The ceasefire involves three main documents. The most comprehensive is a 20-point plan by former U. S. President Donald Trump, which proposes that Hamas disarm and cease its governing role in Gaza, accompanied by an Israeli withdrawal. Although a more limited agreement was made on October 9, it mainly focused on hostages, a halt to hostilities, partial Israeli withdrawal, and a boost in aid. This agreement was supported by a United Nations Security Council resolution that aimed to set up a transitional governing body and an international force in Gaza.
The results of the ceasefire have seen all surviving hostages returned and hundreds of Palestinian prisoners released. However, the return of deceased hostages has been slow. Aid distribution has become contentious, with Hamas claiming that fewer aid trucks are entering Gaza than promised. Aid organizations report a significant shortfall in necessary supplies, while Israel asserts it is fulfilling its commitments under the truce. The Rafah border crossing with Egypt remains closed, with Israel stating it will only open it once the last hostage’s body is returned. The living conditions in Gaza are dire, with many residents constructing makeshift shelters from debris, and a large number of children suffering from malnutrition, worsened by floods affecting temporary shelters and sanitation.
Some violence persists, as Palestinian militants have attacked Israeli forces, resulting in casualties on both sides.
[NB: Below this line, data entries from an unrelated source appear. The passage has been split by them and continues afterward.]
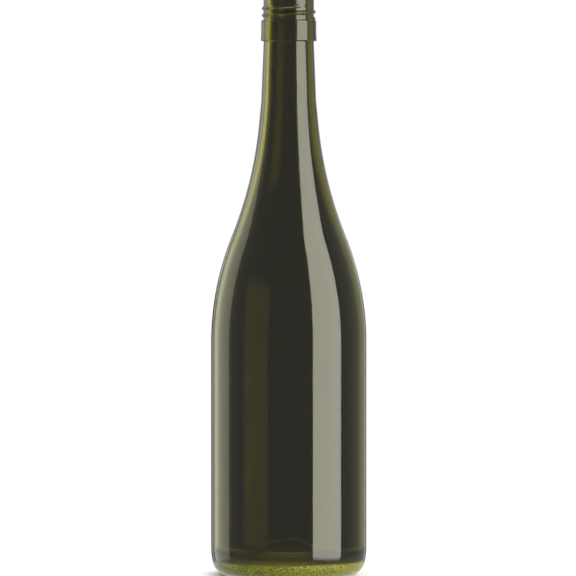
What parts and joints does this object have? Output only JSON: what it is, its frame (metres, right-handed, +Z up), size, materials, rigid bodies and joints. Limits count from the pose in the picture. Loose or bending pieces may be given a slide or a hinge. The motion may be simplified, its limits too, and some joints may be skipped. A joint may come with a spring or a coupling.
{
  "type": "wine bottle",
  "caption": "Empty burgundy-shaped wine bottle of dark green glass with a long sloping shoulder, a screw finish with a collar, and a punt in its base.",
  "frame": {"origin": "centre of the bearing ring, in the plane that the bottle stands on", "axes": "+Z up along the bottle's axis to the mouth; the bottle is round, so +X is any direction across it"},
  "size_m": [0.0814, 0.0814, 0.3085],
  "materials": {
    "glass": "polished dark olive green container glass"
  },
  "bodies": {
    "root": {"bottle": "glass"}
  },
  "joints": []
}
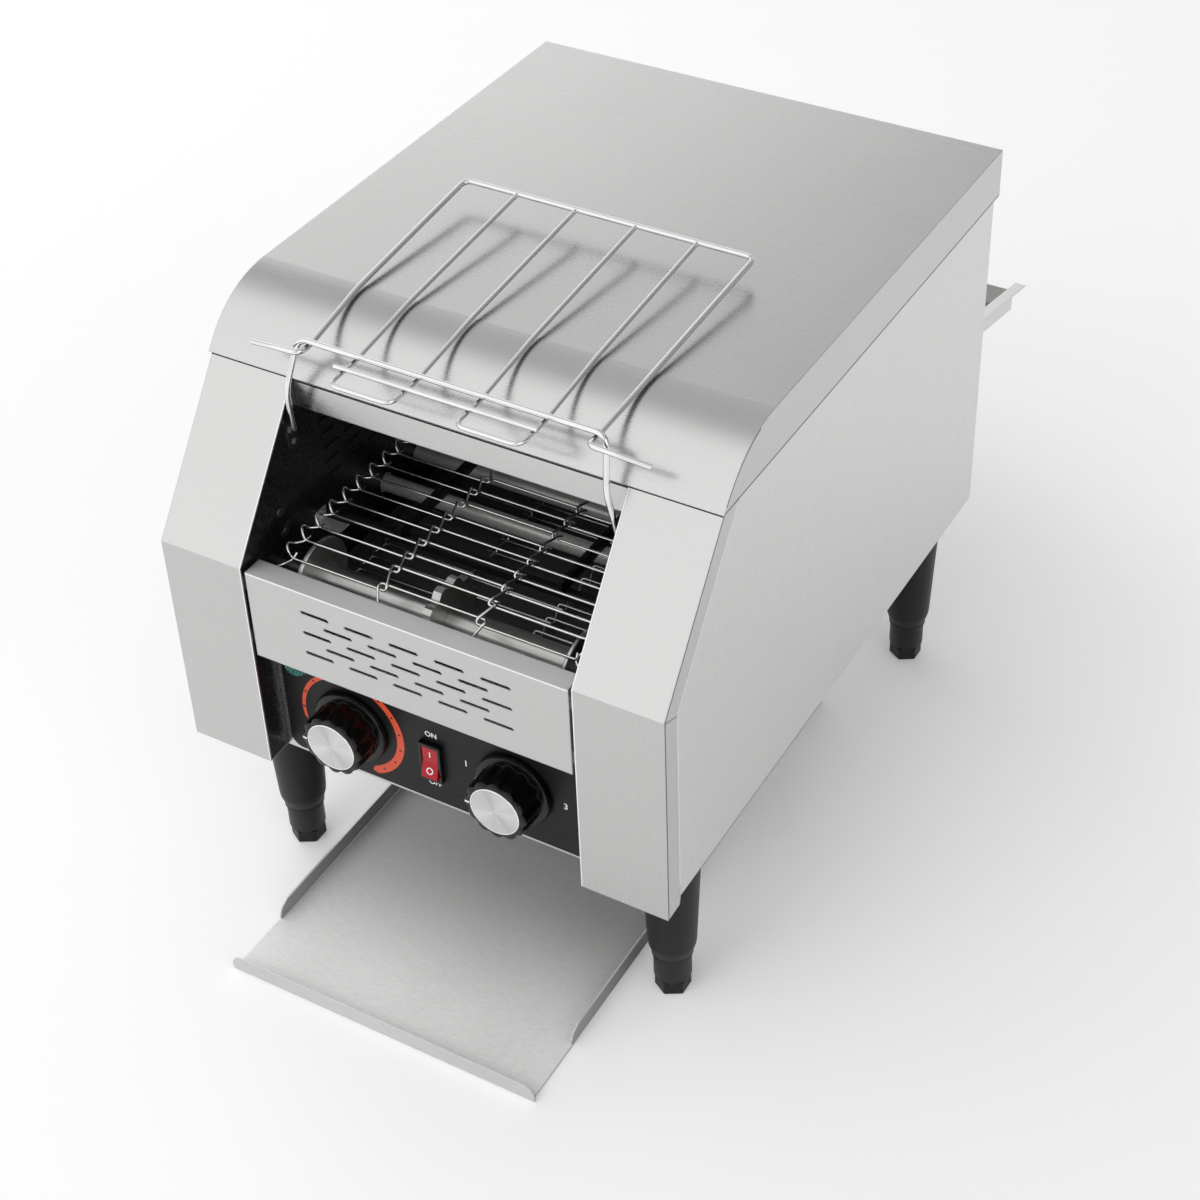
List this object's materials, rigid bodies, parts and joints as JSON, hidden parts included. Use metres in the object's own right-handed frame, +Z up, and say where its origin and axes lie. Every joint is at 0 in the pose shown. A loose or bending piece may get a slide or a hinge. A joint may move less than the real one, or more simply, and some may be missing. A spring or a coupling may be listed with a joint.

A proposed international stabilisation force intended to maintain order in Gaza is still undefined, with disagreements over its composition and tasks. Plans for a Palestinian governing body, independent of Hamas, have also not been clarified. The Palestinian Authority, which governs parts of the West Bank, is expected to implement reforms before taking a role in Gaza, but no details have been shared.
The possibility of lasting peace remains uncertain. Israel suggests military action may resume if Hamas does not disarm, yet a return to full-scale war does not seem imminent. Both Israelis and Palestinians are skeptical about the long-term success of the Trump plan and fear it may lead to a continued, unresolved conflict. Many Israelis are concerned about the potential for Hamas to rearm, while Palestinians worry about ongoing Israeli control and lack of resources for rebuilding Gaza.
Trust between Israelis and Palestinians is at a low point, with the two-state solution, considered vital for lasting peace, appearing increasingly distant. Despite international support for Palestinian statehood, Israeli leadership continues to reject this notion, raising doubts about future negotiations and outcomes.